Return the number of lines holding "None", with nothing added.

■ Listed records:
⁂

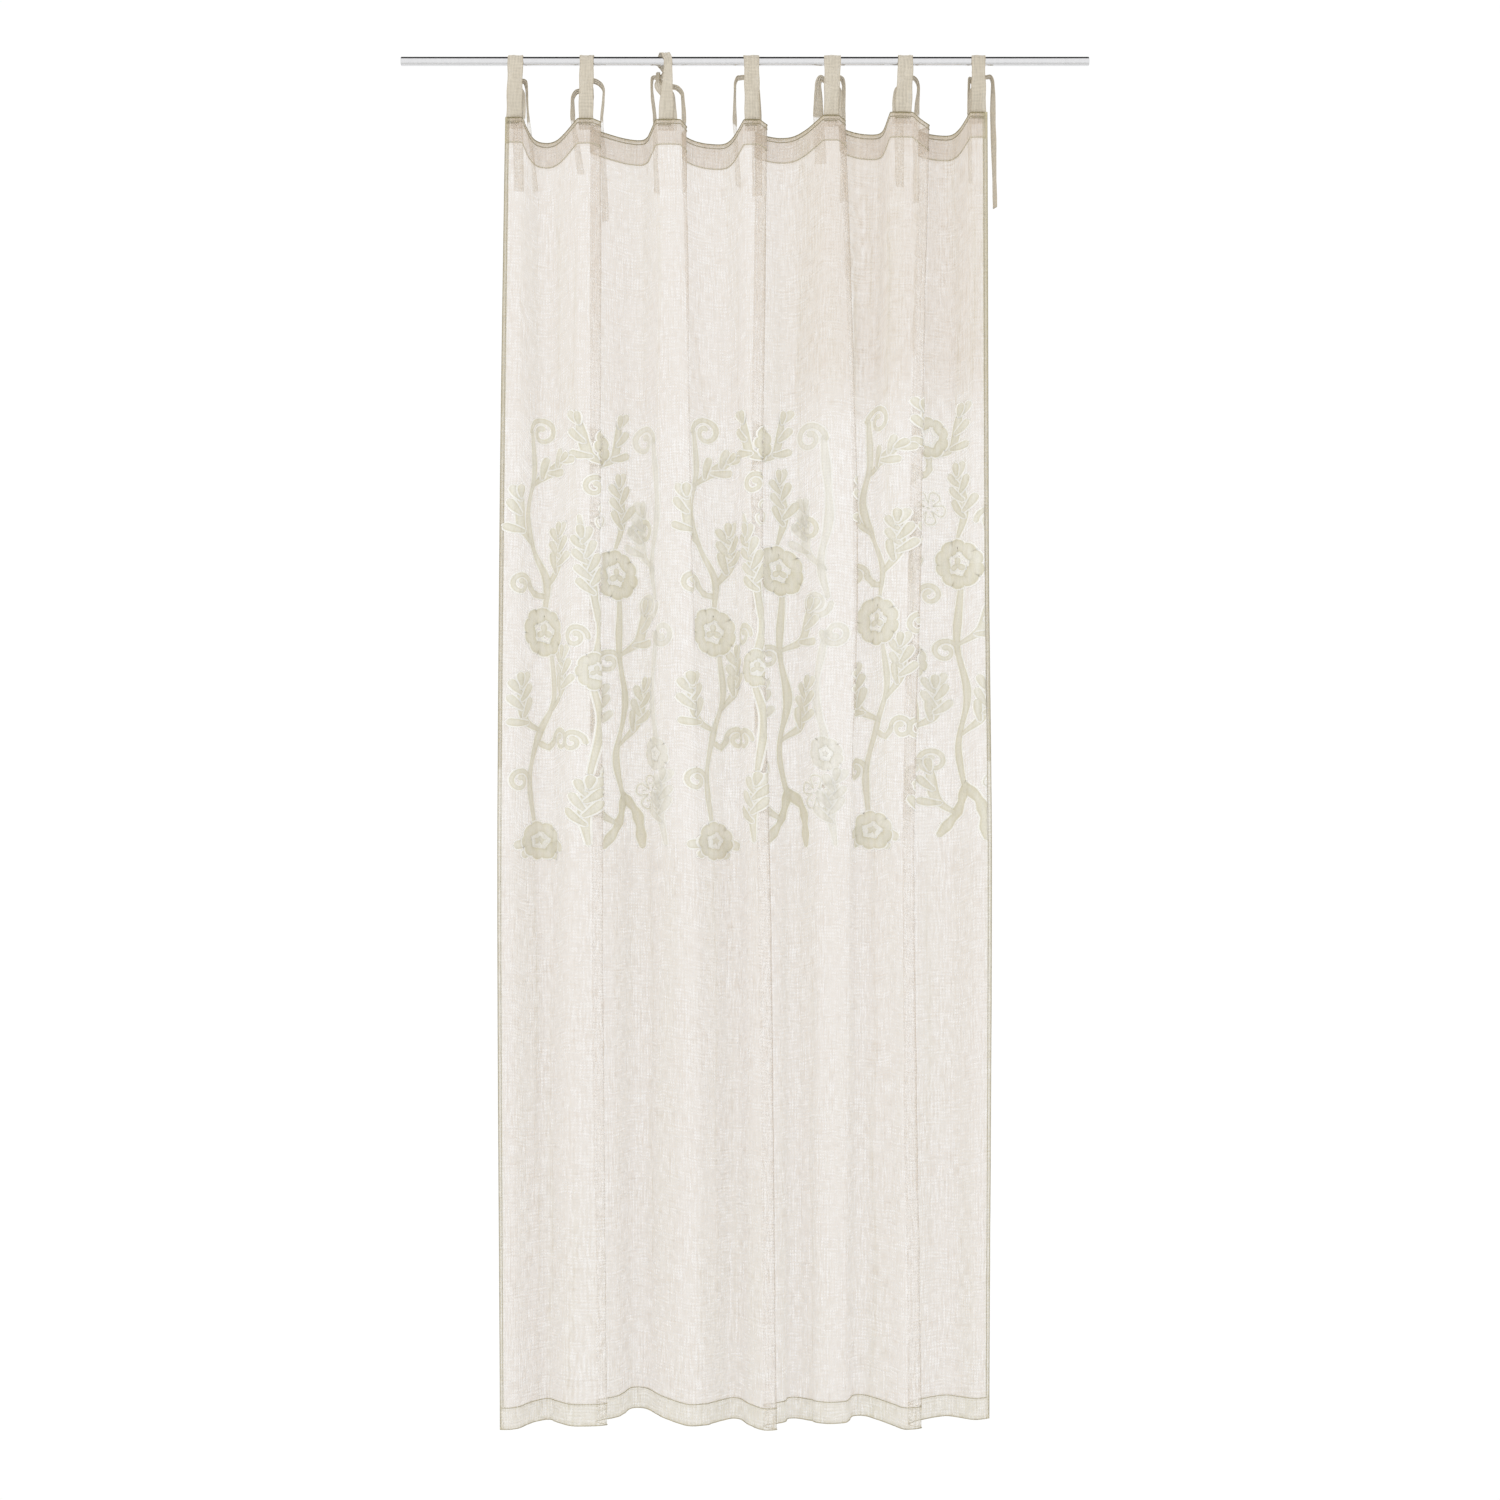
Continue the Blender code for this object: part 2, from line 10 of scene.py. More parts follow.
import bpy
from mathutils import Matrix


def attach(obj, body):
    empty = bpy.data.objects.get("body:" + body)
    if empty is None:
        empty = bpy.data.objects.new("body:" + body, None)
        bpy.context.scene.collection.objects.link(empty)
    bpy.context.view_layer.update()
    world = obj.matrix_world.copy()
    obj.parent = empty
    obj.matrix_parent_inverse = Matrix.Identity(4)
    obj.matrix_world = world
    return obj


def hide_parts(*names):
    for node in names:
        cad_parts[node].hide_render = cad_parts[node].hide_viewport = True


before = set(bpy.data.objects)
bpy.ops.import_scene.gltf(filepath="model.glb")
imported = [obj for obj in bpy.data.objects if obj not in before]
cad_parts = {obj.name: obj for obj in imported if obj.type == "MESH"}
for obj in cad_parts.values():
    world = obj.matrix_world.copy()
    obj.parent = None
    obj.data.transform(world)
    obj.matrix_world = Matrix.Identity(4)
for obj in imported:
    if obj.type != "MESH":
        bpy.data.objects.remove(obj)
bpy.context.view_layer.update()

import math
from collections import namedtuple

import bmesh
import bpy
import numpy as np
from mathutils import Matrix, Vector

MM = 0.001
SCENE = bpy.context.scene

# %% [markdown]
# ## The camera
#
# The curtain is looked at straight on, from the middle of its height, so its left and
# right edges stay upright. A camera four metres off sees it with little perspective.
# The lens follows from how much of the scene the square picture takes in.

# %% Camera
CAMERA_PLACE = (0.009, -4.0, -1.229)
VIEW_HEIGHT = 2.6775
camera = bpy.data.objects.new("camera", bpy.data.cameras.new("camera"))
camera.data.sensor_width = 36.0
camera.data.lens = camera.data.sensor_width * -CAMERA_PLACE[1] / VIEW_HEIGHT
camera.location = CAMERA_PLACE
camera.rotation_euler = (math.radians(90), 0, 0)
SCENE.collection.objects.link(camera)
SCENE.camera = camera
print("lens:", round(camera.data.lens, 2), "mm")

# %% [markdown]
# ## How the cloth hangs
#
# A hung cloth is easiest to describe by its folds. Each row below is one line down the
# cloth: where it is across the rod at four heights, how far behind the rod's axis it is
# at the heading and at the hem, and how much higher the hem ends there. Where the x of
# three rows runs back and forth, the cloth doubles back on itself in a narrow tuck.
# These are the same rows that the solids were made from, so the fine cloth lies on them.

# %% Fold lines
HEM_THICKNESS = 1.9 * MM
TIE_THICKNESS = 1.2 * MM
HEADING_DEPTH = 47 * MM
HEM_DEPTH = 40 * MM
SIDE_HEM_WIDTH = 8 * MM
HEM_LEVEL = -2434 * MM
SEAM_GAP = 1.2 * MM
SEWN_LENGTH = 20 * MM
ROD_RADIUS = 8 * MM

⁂

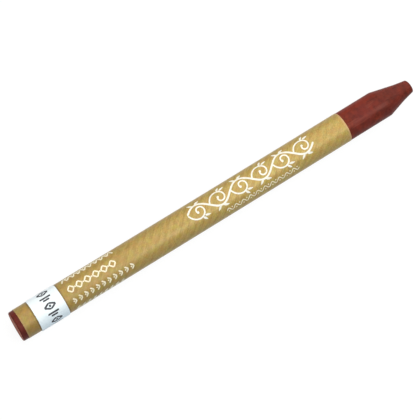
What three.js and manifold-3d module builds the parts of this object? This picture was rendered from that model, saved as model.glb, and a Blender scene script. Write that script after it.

⁂

■ Correct response:
3